The passage before us is part of what is called the Book of the Covenant. These are case laws, specific applications of the Ten Commandments to the life of Israel. And what we find here is a set of instructions that weaves together economics, worship, social concern, and radical God-centeredness. This is a holistic vision for a society that is to be utterly distinct from the pagan nations around it. Egypt was a top-down slave economy built on the whip. Canaan was a collection of depraved cults built on idolatry and sexual chaos. Israel was to be different. Their work, their rest, their treatment of the poor, and their worship were all to be shaped by one central reality: the Lord is God, and we are His people. This passage gives us the grammar of a godly society, a society that understands true liberty because it understands its limits, its responsibilities, and its ultimate dependence on God.


The Text

Now you shall sow your land for six years and gather in its produce, but on the seventh year you shall let it rest and lie fallow, so that the needy of your people may eat; and whatever they leave the beast of the field may eat. Thus you shall do with your vineyard and your olive grove. Six days you are to do your work, but on the seventh day you shall rest so that your ox and your donkey may rest, and the son of your maidservant, as well as your sojourner, may refresh themselves. Now concerning everything which I have said to you, beware; and do not mention the name of other gods, nor let them be heard from your mouth.
(Exodus 23:10-13 LSB)

Sabbath for the Land (v. 10-11)

The first principle establishes a rhythm of work and rest, not just for people, but for the very land itself.

"Now you shall sow your land for six years and gather in its produce, but on the seventh year you shall let it rest and lie fallow, so that the needy of your people may eat; and whatever they leave the beast of the field may eat. Thus you shall do with your vineyard and your olive grove." (Exodus 23:10-11)

Here we have the Sabbath principle writ large, applied to the entire economy. For six years, the Israelites are to work the land. God is not opposed to diligent labor, planning, or productivity. In fact, He commands it. The Protestant work ethic finds its roots right here. You are to sow, and you are to gather its produce. This is the basis of all wealth and flourishing. But this productivity is not boundless. It is not an endless cycle of acquisition. It has a limit, a boundary set by God. On the seventh year, the land is to rest.

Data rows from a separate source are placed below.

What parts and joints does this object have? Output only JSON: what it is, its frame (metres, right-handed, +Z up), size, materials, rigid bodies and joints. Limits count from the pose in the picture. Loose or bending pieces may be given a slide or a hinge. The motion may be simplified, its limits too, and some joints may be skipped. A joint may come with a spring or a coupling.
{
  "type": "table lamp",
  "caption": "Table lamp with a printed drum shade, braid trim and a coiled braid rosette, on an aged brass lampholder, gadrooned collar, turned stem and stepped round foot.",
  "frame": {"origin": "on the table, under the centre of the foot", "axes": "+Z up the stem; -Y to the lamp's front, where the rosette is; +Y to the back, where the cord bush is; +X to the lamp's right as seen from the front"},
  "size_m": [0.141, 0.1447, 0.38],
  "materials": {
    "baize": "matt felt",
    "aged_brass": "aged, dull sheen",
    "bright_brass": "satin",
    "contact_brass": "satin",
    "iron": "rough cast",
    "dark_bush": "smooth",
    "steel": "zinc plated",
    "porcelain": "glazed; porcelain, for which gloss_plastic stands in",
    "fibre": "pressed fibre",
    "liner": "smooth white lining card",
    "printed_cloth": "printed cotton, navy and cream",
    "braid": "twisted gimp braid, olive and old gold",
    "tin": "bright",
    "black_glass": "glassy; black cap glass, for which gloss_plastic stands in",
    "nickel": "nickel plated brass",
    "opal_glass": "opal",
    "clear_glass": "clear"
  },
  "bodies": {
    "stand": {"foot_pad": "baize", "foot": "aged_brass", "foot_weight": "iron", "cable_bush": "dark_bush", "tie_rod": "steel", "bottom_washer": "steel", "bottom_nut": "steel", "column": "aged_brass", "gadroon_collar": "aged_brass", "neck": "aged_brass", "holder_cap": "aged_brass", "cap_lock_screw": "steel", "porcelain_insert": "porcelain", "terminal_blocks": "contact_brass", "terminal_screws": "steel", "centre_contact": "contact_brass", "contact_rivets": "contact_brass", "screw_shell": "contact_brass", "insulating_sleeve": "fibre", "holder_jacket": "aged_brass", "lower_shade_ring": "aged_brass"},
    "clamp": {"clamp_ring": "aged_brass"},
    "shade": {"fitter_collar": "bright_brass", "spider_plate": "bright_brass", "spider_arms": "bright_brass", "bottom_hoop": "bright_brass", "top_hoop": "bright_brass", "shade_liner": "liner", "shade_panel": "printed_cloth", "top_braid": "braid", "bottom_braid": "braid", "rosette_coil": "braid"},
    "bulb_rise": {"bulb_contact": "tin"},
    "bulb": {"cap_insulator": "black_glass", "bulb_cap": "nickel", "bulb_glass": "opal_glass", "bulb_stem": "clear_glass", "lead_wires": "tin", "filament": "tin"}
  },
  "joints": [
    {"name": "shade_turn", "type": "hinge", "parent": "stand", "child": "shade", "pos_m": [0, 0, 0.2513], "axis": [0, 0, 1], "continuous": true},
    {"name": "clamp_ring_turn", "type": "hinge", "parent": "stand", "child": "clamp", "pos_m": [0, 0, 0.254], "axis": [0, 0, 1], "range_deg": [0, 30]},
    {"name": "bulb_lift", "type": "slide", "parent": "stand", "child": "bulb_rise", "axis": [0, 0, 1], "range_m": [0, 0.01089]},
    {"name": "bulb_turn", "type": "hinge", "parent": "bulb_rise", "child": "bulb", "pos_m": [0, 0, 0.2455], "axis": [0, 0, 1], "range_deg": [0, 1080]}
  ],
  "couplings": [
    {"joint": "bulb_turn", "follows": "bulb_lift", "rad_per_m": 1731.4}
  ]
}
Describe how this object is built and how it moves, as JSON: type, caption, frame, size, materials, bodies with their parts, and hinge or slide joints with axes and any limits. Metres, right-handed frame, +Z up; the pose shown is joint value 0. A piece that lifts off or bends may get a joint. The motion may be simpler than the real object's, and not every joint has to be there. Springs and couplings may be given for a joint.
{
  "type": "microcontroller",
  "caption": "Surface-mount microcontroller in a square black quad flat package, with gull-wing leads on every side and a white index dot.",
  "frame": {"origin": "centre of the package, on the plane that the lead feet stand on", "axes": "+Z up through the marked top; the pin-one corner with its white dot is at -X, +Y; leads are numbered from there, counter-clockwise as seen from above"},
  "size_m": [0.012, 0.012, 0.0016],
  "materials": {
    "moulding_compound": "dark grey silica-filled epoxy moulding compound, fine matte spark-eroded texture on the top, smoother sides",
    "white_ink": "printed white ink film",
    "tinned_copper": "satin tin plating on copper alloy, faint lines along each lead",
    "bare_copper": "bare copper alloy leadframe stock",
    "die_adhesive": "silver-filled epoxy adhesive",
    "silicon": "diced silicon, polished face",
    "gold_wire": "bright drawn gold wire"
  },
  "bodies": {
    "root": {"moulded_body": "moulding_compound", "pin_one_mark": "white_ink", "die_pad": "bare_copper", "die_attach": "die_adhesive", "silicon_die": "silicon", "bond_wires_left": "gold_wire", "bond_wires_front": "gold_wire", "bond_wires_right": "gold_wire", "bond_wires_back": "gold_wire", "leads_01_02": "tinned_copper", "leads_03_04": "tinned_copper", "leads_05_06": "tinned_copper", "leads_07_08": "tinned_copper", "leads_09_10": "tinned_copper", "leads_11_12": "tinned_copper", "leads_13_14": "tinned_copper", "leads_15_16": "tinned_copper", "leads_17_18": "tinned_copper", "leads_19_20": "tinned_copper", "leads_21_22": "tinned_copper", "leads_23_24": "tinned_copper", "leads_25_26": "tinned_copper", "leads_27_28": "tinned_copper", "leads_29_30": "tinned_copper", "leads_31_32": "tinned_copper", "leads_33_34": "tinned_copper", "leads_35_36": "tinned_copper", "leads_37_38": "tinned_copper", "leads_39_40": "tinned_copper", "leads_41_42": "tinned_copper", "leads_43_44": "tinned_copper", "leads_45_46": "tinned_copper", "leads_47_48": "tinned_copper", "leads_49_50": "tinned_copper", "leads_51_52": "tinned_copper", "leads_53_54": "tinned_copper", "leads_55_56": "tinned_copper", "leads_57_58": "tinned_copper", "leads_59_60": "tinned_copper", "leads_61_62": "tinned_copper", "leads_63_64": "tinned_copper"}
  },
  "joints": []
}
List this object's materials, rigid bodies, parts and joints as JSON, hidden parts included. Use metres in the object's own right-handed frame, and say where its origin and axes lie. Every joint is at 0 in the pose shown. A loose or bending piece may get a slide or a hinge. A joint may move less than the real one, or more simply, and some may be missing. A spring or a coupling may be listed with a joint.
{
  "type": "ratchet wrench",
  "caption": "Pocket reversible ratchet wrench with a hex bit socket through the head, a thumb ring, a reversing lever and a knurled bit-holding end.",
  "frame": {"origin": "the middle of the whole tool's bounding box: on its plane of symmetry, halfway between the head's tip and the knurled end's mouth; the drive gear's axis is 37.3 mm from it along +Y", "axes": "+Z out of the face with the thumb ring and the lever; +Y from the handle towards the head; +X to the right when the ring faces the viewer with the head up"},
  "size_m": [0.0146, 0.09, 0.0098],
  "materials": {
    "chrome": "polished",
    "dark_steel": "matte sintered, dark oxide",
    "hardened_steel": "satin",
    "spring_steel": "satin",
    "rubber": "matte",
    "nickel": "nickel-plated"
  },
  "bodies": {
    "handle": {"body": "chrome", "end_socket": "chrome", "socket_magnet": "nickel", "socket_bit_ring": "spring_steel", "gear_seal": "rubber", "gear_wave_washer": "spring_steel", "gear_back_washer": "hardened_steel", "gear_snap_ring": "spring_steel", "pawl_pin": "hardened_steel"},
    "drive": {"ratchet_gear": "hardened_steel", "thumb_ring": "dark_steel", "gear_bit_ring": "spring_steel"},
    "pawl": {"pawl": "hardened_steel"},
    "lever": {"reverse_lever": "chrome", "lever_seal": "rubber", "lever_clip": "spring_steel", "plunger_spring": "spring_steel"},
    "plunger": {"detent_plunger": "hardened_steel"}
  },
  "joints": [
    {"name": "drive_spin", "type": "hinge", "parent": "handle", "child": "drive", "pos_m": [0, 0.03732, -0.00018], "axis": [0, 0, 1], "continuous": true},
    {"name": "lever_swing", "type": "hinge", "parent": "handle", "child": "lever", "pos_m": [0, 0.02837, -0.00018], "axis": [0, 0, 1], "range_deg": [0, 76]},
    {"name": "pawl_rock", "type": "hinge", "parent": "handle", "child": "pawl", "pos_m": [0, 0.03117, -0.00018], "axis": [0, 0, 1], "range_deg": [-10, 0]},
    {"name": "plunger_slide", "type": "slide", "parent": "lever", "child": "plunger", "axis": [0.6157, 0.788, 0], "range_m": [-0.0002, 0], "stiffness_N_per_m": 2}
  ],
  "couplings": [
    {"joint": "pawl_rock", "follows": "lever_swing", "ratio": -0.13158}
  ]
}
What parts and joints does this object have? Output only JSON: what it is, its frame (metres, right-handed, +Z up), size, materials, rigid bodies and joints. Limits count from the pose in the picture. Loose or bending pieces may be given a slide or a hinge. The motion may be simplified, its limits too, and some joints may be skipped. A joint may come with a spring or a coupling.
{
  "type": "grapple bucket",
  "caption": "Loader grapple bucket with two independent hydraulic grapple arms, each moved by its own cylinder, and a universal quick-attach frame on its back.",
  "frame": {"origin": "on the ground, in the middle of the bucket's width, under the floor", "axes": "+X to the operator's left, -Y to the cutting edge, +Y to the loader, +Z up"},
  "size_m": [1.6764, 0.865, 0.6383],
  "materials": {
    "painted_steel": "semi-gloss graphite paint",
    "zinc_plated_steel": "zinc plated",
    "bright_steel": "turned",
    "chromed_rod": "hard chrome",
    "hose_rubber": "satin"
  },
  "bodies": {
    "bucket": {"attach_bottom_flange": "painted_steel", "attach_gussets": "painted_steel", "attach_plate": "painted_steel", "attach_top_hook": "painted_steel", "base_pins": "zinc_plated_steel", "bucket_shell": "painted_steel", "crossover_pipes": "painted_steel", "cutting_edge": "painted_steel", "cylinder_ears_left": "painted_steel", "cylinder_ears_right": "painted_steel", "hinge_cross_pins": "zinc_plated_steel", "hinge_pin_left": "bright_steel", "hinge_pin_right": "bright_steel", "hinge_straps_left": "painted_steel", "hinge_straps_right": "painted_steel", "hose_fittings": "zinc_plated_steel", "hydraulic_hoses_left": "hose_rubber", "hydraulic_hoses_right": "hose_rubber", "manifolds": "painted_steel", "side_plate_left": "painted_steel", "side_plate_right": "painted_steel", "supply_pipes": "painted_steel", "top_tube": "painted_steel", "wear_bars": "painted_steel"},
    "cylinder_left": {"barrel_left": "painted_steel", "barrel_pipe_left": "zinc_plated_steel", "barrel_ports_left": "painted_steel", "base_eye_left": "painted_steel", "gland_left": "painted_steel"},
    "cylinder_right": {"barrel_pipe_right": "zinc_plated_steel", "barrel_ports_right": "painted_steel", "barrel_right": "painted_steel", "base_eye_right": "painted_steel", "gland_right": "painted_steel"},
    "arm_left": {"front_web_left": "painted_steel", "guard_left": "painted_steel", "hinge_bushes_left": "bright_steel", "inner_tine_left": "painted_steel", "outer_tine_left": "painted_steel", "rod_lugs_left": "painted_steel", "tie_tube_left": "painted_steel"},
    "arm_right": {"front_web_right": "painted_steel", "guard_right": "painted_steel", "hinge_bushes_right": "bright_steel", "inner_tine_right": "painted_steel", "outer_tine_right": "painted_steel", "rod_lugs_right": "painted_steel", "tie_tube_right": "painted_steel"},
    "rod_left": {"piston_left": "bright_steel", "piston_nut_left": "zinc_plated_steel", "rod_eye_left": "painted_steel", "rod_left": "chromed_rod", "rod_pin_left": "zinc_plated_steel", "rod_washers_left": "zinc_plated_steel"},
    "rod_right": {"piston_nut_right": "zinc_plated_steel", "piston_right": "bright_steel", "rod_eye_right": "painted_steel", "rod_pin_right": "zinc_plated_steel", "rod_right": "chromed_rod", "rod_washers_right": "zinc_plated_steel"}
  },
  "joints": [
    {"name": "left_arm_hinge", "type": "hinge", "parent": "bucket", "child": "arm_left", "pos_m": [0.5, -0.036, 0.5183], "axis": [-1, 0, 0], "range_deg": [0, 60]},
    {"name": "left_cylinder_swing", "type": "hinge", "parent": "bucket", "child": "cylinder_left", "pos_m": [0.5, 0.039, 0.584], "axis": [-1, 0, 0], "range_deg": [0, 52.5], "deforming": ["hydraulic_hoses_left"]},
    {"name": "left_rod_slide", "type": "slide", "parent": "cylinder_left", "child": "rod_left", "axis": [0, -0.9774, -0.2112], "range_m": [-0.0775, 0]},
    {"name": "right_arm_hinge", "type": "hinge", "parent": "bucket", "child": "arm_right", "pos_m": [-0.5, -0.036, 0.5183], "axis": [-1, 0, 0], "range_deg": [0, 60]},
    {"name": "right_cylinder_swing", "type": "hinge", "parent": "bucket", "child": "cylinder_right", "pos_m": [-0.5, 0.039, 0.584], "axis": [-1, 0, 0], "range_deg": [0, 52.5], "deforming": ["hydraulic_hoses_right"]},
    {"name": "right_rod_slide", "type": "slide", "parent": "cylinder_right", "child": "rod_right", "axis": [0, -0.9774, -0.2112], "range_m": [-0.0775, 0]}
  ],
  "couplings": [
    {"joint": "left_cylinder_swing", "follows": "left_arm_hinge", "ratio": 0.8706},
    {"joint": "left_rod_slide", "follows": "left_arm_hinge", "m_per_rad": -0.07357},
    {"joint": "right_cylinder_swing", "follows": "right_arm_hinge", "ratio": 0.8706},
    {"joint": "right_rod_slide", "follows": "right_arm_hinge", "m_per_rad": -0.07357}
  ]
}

This had a number of practical effects. It was good agricultural practice, preventing the soil from being depleted. But the primary reason was theological. This practice was a powerful, annual, national declaration that the land did not ultimately belong to them; it belonged to God. They were stewards, not absolute owners. Their prosperity did not come fundamentally from their own cleverness or hard work, but from the hand of a gracious God who promised to provide for them, even in a year when they did not sow (Leviticus 25:20-22). It was a mandated act of faith, forcing the entire nation to trust God for their daily bread.

But notice the social implications. Who benefits from this fallow year? "So that the needy of your people may eat." This is God's welfare system. It is not a government handout. It is not a state-run food stamp program that creates dependency and destroys dignity. It is institutionalized, decentralized, dignified charity. The poor were not given a check; they were given the opportunity to go into the fields and glean for themselves. This provided for their needs without making them wards of the state. It maintained their dignity and required them to labor for their food. And the provision is generous, extending even to the beasts of the field. God's gracious economy provides for the poor and even the wild animals, all without a single bureaucrat.

Now, are we required to let our fields lie fallow every seventh year? No, this was a judicial law for Israel's agrarian economy. But as with all such laws, we are bound by the general equity, the underlying principle. And the principles are clear: first, our economic activity must have limits, acknowledging God as the ultimate owner. We are not to be driven by a frantic, 24/7 pursuit of more. Second, our prosperity is a gift from God, to be stewarded with faith, not hoarded in fear. Third, God requires that our economic systems have built-in mechanisms for providing for the poor in a way that is generous, dignified, and decentralized. This is a far cry from the socialist impulse to confiscate and redistribute by force, and it is also a rebuke to a libertarianism that would deny any social obligation. Biblical economics is covenantal economics.


Sabbath for the People (v. 12)

From the macro-level of the national economy, the law now zooms in to the micro-level of the weekly household rhythm.

"Six days you are to do your work, but on the seventh day you shall rest so that your ox and your donkey may rest, and the son of your maidservant, as well as your sojourner, may refresh themselves." (Exodus 23:12 LSB)

This is, of course, a restatement of the fourth commandment. Work for six days, and rest for one. This is a creation ordinance. It is woven into the fabric of the cosmos. God worked for six days and rested on the seventh, not because He was tired, but to establish a pattern for His image-bearers. Work is a good gift from God, given before the Fall. But it is not the ultimate thing. Rest is also a gift, a weekly reminder that our identity is not found in what we produce, but in who we are as creatures made in God's image.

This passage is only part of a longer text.